> **Exercise requirements**: Reproduce only the lines from the one containing "1433 of scene.py. This part finishes it." through the one containing "narrow turned hem.", exactly as written and with both ends included.

[Records from a collection]

____________________

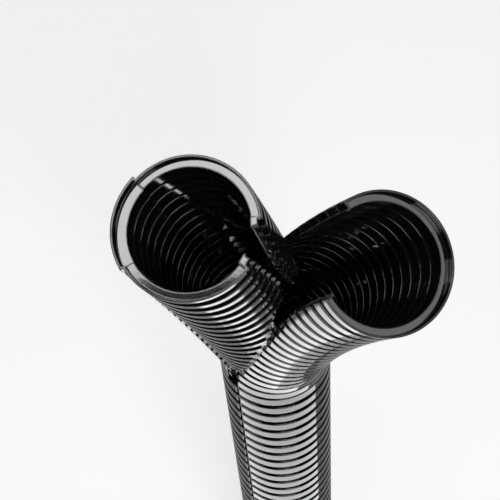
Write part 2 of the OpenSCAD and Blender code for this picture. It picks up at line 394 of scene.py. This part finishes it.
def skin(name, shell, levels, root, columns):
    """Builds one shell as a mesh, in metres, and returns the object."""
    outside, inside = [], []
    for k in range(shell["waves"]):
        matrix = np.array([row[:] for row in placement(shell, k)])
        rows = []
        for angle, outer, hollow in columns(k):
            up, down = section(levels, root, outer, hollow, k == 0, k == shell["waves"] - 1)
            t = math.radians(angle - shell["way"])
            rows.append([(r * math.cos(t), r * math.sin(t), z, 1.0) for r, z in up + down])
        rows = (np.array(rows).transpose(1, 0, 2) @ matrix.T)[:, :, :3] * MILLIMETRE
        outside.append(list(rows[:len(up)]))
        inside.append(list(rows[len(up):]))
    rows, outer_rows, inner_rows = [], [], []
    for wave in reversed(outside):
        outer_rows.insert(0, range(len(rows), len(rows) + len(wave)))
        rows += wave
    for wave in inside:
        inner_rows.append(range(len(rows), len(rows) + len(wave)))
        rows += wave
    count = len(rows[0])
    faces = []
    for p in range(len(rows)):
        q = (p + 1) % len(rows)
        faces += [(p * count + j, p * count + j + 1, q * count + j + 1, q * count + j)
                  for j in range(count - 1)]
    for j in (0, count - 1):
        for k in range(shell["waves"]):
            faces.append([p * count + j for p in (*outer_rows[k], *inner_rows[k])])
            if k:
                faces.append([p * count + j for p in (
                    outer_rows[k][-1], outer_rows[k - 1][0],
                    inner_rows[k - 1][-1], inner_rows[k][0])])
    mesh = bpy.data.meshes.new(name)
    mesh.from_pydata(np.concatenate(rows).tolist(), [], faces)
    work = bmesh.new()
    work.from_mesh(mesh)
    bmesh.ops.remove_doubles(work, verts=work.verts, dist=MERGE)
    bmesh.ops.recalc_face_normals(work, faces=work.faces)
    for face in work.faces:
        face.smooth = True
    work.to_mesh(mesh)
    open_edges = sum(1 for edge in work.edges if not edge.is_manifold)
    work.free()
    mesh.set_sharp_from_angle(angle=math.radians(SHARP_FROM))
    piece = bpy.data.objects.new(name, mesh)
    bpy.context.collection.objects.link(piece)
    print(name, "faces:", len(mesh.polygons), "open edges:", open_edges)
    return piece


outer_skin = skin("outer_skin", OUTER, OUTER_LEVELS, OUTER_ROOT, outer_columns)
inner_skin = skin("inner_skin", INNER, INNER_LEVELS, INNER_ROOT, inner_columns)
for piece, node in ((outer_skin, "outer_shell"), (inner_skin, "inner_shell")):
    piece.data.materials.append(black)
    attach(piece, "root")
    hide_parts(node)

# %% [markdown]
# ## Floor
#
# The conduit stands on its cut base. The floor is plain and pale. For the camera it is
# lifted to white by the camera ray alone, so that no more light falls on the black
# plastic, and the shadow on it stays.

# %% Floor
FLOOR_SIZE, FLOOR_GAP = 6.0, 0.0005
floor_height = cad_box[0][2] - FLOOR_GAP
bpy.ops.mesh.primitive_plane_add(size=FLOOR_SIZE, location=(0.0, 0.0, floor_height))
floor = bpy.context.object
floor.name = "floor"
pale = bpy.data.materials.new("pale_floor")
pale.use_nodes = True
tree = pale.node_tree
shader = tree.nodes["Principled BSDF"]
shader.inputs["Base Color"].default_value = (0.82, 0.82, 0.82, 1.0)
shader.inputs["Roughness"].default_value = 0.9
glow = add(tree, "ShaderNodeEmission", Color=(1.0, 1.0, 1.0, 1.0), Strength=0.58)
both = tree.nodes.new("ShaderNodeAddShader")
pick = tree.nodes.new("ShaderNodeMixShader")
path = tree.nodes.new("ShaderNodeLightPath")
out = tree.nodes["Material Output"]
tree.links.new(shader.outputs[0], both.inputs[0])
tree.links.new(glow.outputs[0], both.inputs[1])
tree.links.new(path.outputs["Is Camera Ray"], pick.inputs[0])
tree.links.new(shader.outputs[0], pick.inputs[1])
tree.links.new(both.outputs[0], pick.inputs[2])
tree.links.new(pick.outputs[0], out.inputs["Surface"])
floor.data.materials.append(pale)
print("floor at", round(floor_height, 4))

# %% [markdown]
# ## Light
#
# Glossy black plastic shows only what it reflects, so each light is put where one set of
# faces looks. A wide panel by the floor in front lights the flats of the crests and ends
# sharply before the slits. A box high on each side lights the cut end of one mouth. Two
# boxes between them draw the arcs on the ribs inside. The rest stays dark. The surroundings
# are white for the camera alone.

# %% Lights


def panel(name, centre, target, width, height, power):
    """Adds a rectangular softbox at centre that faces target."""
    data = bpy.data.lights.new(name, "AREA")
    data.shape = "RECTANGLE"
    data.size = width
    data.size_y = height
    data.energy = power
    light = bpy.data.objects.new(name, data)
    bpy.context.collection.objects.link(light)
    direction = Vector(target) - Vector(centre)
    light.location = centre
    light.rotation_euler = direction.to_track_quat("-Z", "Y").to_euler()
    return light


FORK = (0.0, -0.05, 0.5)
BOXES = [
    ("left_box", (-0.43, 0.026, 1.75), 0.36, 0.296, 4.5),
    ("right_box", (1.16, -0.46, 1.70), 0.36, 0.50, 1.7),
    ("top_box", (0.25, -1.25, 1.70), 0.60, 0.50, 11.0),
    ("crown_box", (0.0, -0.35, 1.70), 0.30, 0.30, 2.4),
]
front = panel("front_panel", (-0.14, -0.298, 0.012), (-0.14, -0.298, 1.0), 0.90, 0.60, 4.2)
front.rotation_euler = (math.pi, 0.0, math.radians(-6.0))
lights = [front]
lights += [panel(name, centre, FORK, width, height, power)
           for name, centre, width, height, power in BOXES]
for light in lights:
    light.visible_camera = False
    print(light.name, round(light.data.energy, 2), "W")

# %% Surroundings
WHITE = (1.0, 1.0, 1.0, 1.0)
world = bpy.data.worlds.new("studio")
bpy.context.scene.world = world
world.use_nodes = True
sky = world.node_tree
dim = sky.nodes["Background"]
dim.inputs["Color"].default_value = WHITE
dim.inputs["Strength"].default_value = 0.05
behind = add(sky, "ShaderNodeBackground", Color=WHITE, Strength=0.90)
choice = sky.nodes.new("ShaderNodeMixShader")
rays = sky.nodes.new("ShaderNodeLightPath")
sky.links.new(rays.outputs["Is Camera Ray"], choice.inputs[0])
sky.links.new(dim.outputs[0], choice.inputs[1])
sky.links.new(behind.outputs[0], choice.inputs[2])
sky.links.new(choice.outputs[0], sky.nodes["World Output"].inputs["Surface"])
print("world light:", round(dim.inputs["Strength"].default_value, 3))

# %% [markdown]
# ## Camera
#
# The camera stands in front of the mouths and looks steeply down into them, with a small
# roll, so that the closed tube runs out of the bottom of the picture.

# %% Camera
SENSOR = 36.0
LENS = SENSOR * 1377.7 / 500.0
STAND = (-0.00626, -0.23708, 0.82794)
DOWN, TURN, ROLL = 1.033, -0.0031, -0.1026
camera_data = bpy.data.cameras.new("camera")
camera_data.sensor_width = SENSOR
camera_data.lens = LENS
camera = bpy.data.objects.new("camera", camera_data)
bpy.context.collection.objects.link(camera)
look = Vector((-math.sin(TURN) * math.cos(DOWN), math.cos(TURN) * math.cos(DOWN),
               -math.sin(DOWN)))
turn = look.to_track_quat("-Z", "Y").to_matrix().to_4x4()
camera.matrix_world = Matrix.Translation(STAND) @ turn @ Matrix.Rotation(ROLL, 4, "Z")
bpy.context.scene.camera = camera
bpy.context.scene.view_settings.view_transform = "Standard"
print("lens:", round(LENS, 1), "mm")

____________________

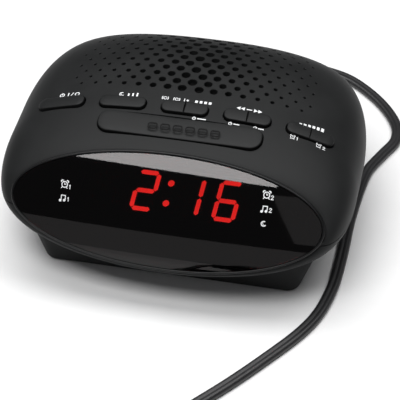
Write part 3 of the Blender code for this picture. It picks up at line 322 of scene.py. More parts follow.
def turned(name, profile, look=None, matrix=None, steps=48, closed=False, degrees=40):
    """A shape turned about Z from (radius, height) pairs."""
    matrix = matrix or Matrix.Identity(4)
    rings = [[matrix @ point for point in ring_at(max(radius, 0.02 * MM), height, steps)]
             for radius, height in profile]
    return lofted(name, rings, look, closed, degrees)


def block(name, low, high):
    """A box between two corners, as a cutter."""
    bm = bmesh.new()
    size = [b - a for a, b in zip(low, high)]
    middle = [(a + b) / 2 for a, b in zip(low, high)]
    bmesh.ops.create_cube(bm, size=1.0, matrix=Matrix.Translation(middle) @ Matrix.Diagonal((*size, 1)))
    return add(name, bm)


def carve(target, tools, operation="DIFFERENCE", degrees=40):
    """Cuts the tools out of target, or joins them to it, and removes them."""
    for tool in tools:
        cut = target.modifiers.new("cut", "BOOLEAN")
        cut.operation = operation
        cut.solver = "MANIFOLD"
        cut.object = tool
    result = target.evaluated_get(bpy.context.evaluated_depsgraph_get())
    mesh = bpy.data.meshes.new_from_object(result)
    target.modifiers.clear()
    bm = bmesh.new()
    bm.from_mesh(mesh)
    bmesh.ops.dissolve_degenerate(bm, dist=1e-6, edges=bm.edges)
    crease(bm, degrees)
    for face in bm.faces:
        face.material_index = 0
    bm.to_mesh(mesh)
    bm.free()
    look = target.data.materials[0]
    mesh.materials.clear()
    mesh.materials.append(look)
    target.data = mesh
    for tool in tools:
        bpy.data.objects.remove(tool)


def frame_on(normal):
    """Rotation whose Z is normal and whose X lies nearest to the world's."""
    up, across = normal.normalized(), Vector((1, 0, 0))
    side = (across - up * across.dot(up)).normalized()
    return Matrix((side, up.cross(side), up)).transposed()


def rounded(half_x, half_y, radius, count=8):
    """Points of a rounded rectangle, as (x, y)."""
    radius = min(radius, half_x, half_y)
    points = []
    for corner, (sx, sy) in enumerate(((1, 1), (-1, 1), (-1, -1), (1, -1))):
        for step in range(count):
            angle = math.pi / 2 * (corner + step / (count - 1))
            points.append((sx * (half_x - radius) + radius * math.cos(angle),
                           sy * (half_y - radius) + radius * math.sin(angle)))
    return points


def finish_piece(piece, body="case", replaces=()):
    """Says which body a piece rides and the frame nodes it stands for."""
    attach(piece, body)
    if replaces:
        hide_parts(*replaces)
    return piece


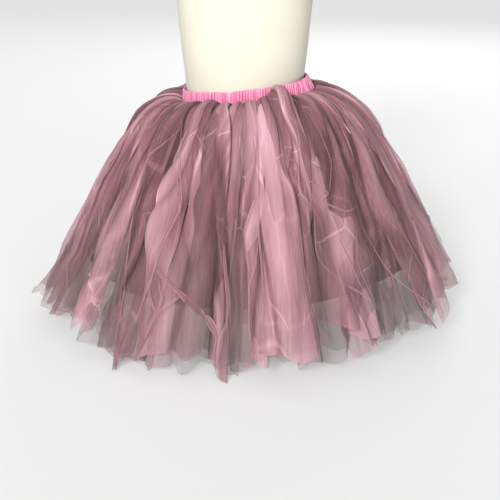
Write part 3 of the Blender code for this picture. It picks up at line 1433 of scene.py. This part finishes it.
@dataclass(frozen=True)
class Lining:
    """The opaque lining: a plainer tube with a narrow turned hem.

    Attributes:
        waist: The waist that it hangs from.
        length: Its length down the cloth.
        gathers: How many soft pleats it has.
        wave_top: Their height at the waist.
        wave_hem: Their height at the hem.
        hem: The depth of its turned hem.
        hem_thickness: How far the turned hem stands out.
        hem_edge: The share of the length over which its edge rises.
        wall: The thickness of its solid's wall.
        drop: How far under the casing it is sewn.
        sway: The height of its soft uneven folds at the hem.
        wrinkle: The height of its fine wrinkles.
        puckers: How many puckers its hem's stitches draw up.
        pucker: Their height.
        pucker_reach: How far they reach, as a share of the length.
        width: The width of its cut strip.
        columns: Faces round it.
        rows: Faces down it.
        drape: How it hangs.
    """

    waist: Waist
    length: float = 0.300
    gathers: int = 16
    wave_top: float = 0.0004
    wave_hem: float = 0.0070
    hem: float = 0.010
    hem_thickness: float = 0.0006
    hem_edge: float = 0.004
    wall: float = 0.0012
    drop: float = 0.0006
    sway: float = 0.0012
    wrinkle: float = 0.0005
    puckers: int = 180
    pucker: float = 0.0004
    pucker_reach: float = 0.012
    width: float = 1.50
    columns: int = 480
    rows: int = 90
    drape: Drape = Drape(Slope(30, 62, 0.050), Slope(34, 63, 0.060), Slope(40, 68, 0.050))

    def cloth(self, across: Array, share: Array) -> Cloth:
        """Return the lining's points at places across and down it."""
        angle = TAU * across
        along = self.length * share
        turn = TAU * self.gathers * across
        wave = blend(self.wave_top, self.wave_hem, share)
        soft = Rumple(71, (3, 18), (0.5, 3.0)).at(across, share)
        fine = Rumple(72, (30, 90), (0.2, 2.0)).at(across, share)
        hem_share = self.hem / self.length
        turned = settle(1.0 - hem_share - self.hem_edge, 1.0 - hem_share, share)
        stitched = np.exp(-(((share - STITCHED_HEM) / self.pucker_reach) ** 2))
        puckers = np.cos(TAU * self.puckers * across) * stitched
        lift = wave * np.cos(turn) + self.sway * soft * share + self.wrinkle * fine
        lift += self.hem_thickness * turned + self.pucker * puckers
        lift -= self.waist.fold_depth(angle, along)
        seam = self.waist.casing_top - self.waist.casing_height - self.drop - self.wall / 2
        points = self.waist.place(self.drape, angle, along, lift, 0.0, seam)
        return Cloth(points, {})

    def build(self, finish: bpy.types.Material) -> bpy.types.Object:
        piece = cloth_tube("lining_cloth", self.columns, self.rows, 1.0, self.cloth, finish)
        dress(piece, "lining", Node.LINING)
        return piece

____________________

> **Output of the task**:
Write part 3 of the Blender code for this picture. It picks up at line 1433 of scene.py. This part finishes it.
@dataclass(frozen=True)
class Lining:
    """The opaque lining: a plainer tube with a narrow turned hem.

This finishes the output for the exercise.